The connection to Southampton is also the most plausible link to the Fair Youth sonnets, though the identification cannot be proved. What the dedications do establish is that Shakespeare understood the patronage system, knew how to work within it, and used it strategically to position himself as a serious literary figure rather than merely a commercial playwright.
Why the Plays Were Not Published by Shakespeare
Shakespeare appears to have had almost no interest in seeing his plays printed. This is not as strange as it sounds. In the Elizabethan theatrical world, plays were working documents belonging to the company, not literary works belonging to their author. The Lord Chamberlain’s Men owned the scripts; Shakespeare, as a shareholder, had a financial interest in keeping them off the market, where rival companies might use them. Publication was a last resort — what you did when a play had outlived its commercial usefulness on stage, or when a printer got hold of a copy by other means.
The distinction between poems and plays also mattered socially. Poetry was a gentlemanly art; drama was commercial entertainment. A poet published his work carefully, with dedications and revisions, as a statement of literary identity. A playwright produced scripts for performance that were expected to be revised, cut, and adapted for specific occasions. Shakespeare appears to have understood this distinction. He supervised the publication of his narrative poems; he made no visible effort to supervise the publication of his plays.
The result is a publication history for the plays that is, by any standard, a mess.
Quartos: How the Plays Reached Print
During Shakespeare’s lifetime, about half of his plays were published in small, cheap pamphlet-format books called quartos — named for the way the paper was folded. Some of these quartos are reliable texts, probably based on good manuscripts. Others are what scholars call “bad quartos” — reconstructed texts, sometimes compiled from the memories of minor actors who had been in the play, sometimes copied from annotated prompt books, sometimes assembled through means that remain unclear.

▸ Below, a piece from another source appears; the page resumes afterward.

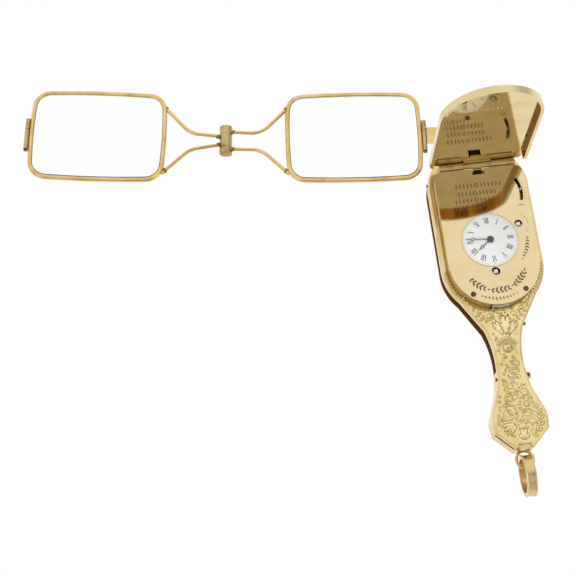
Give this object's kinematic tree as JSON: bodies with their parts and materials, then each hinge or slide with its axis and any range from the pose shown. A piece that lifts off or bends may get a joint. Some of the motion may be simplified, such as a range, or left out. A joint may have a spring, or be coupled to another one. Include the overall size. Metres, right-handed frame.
{
  "type": "folding lorgnette with a watch",
  "caption": "Folding lorgnette whose slim metal handle holds a small watch under a hinged lid; the two framed lenses fold together at the bridge and swing into the handle.",
  "frame": {"origin": "the middle of the waist of the handle, where the hand grips it, halfway between front and back", "axes": "+Z along the handle from the chain ring towards the lid's hinge, -Y the side of the dial, +X the side away from the open glasses"},
  "size_m": [0.1229, 0.0474, 0.1158],
  "materials": {
    "gold": "warm yellow gold, polished on the watch plate and lid, engraved and softly worn on the handle",
    "movement_brass": "gilt brass, fine matt grain",
    "steel": "polished steel, slightly dulled",
    "blued_steel": "heat-blued steel, dark",
    "enamel": "white vitreous enamel, glossy",
    "glass": "clear, polished"
  },
  "bodies": {
    "case": {"back_plate": "gold", "balance_cock": "movement_brass", "bow": "gold", "bow_post": "gold", "case_knuckles": "gold", "case_pins": "steel", "dial": "enamel", "dial_bezel": "gold", "escape_bridge": "steel", "front_body": "gold", "hairspring": "blued_steel", "handle_block": "gold", "lid_hinge_pin": "steel", "lid_spring": "steel", "movement_pillars": "movement_brass", "movement_plate": "movement_brass", "pivot_screw": "steel", "plate_screws": "steel", "side_collar": "gold", "slot_liner": "gold", "slot_spine": "gold", "train_bridge": "movement_brass", "watch_plate": "gold", "watch_rim": "gold"},
    "lid": {"lid_shell": "gold", "lid_knuckle": "gold"},
    "pivot_bush": {"pivot_bush": "steel"},
    "glasses_right": {"right_rim": "gold", "right_lens": "glass", "right_bridge_wires": "gold", "right_closing_tube": "gold", "right_closing_screw": "steel", "right_bridge_knuckles": "gold", "bridge_pin": "steel", "swing_arm": "gold"},
    "glasses_left": {"left_rim": "gold", "left_lens": "glass", "left_bridge_wires": "gold", "left_closing_tube": "gold", "left_closing_screw": "steel", "left_bridge_knuckle": "gold"},
    "lid_button": {"lid_button": "gold"},
    "lid_latch": {"lid_latch": "steel"},
    "side_button": {"side_button": "gold"},
    "glasses_catch": {"glasses_catch": "steel"},
    "chain_ring": {"chain_ring": "gold"},
    "minute": {"centre_wheel": "movement_brass", "cannon_pinion": "steel", "minute_hand": "blued_steel"},
    "hour": {"hour_wheel": "movement_brass", "hour_hand": "blued_steel"},
    "minute_wheel": {"minute_wheel": "movement_brass"},
    "setting_arbor": {"setting_arbor": "steel"},
    "barrel": {"barrel": "movement_brass"},
    "third_wheel": {"third_wheel": "steel"},
    "fourth_wheel": {"fourth_wheel": "steel"},
    "escape_wheel": {"escape_wheel": "steel"},
    "winding_arbor": {"winding_arbor": "steel"},
    "balance_wheel": {"balance_wheel": "movement_brass"},
    "regulator": {"regulator": "steel"}
  },
  "joints": [
    {"name": "lid_hinge", "type": "hinge", "parent": "case", "child": "lid", "pos_m": [0, -0.0056, 0.04925], "axis": [1, 0, 0], "range_deg": [0, 92], "stiffness_Nm_per_rad": 0.004, "springref_deg": -34.38},
    {"name": "bush_turn", "type": "hinge", "parent": "case", "child": "pivot_bush", "pos_m": [-0.0006, 0, 0.0602], "axis": [0, -1, 0], "range_deg": [0, 15.4], "stiffness_Nm_per_rad": 0.0095, "springref_deg": -25.04},
    {"name": "glasses_swing", "type": "hinge", "parent": "pivot_bush", "child": "glasses_right", "pos_m": [-0.0006, 0, 0.0602], "axis": [0, -1, 0], "range_deg": [0, 79.9], "stiffness_Nm_per_rad": 0.0095, "springref_deg": -25.04},
    {"name": "bridge_fold", "type": "hinge", "parent": "glasses_right", "child": "glasses_left", "pos_m": [-0.06007, 0.0004, 0.0657], "axis": [-0.1198, 0, -0.9928], "range_deg": [0, 180]},
    {"name": "lid_button_press", "type": "slide", "parent": "case", "child": "lid_button", "axis": [0, 1, 0], "range_m": [0, 0.0004], "stiffness_N_per_m": 200, "springref_m": -0.0002},
    {"name": "lid_latch_slide", "type": "slide", "parent": "case", "child": "lid_latch", "axis": [0, 0, 1], "range_m": [0, 0.0004]},
    {"name": "side_button_press", "type": "slide", "parent": "case", "child": "side_button", "axis": [-1, 0, 0], "range_m": [0, 0.0005], "stiffness_N_per_m": 200, "springref_m": -0.0002},
    {"name": "glasses_catch_slide", "type": "slide", "parent": "case", "child": "glasses_catch", "axis": [0, 0, -1], "range_m": [0, 0.0005]},
    {"name": "ring_swing", "type": "hinge", "parent": "case", "child": "chain_ring", "pos_m": [0, 0, -0.02259], "axis": [1, 0, 0], "range_deg": [-33, 33]},
    {"name": "time_train", "type": "hinge", "parent": "case", "child": "minute", "pos_m": [0, 0, 0.02955], "axis": [0, 1, 0], "continuous": true},
    {"name": "hour_turn", "type": "hinge", "parent": "case", "child": "hour", "pos_m": [0, 0, 0.02955], "axis": [0, 1, 0], "continuous": true},
    {"name": "minute_wheel_turn", "type": "hinge", "parent": "case", "child": "minute_wheel", "pos_m": [0.00312, 0, 0.03095], "axis": [0, 1, 0], "continuous": true},
    {"name": "setting_turn", "type": "hinge", "parent": "case", "child": "setting_arbor", "pos_m": [0.00741, 0, 0.03288], "axis": [0, 1, 0], "continuous": true},
    {"name": "barrel_turn", "type": "hinge", "parent": "case", "child": "barrel", "pos_m": [0, 0, 0.02144], "axis": [0, 1, 0], "continuous": true},
    {"name": "third_turn", "type": "hinge", "parent": "case", "child": "third_wheel", "pos_m": [-0.00142, 0, 0.03344], "axis": [0, 1, 0], "continuous": true},
    {"name": "fourth_turn", "type": "hinge", "parent": "case", "child": "fourth_wheel", "pos_m": [-0.00173, 0, 0.037], "axis": [0, 1, 0], "continuous": true},
    {"name": "escape_turn", "type": "hinge", "parent": "case", "child": "escape_wheel", "pos_m": [0.00026, 0, 0.0392], "axis": [0, 1, 0], "continuous": true},
    {"name": "winding_turn", "type": "hinge", "parent": "case", "child": "winding_arbor", "pos_m": [0, 0, 0.02144], "axis": [0, 1, 0], "continuous": true},
    {"name": "balance_swing", "type": "hinge", "parent": "case", "child": "balance_wheel", "pos_m": [0.0019, 0, 0.041], "axis": [0, 1, 0], "range_deg": [-135, 135], "stiffness_Nm_per_rad": 0.000001},
    {"name": "regulator_turn", "type": "hinge", "parent": "case", "child": "regulator", "pos_m": [0.0019, 0, 0.041], "axis": [0, 1, 0], "range_deg": [-18, 18]}
  ],
  "couplings": [
    {"joint": "lid_latch_slide", "follows": "lid_button_press", "ratio": 1},
    {"joint": "glasses_catch_slide", "follows": "side_button_press", "ratio": 1},
    {"joint": "hour_turn", "follows": "time_train", "ratio": 0.083333},
    {"joint": "minute_wheel_turn", "follows": "time_train", "ratio": -0.33333},
    {"joint": "setting_turn", "follows": "time_train", "ratio": 0.4},
    {"joint": "barrel_turn", "follows": "time_train", "ratio": -0.15789},
    {"joint": "third_turn", "follows": "time_train", "ratio": -8},
    {"joint": "fourth_turn", "follows": "time_train", "ratio": 60},
    {"joint": "escape_turn", "follows": "time_train", "ratio": -600}
  ]
}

The first quarto of Hamlet (1603), for instance, is about half the length of the text we know today and contains numerous garbled passages — the most famous being “To be, or not to be — ay, there’s the point” instead of “Ay, there’s the rub.” The 1604–05 second quarto is much closer to what we now consider the standard text. Both exist; editors have to decide which to follow, and for which passages.
The Stationers’ Company — the guild that regulated the book trade — controlled what could be published and who had the right to publish it. Once a stationer registered a play, he owned the right to print it, regardless of whether the text he had was accurate or whether the playwright or company approved. This system gave Shakespeare essentially no control over how his plays appeared in print.
The First Folio
The most consequential moment in Shakespeare’s publication history occurred seven years after his death. In 1623, his fellow actors John Heminges and Henry Condell published Mr. William Shakespeare’s Comedies, Histories, and Tragedies — the First Folio. It contained thirty-six plays, eighteen of which had never been printed before in any form. Without the Folio, those eighteen would exist only in manuscripts that have since been lost.
Heminges and Condell described their editorial project in the prefatory letter as a rescue operation — saving Shakespeare’s work from the “stolen and surreptitious copies” of imperfect quartos, replacing them with texts from “true original copies.” The extent to which this is accurate has been debated by scholars for centuries. The Folio texts are not consistently superior to the quartos; in some cases they appear to derive from the same imperfect sources. But the Folio is what preserved the bulk of the plays, and its appearance — within living memory of Shakespeare’s collaborators — gave it an authority that later editions continued to draw on.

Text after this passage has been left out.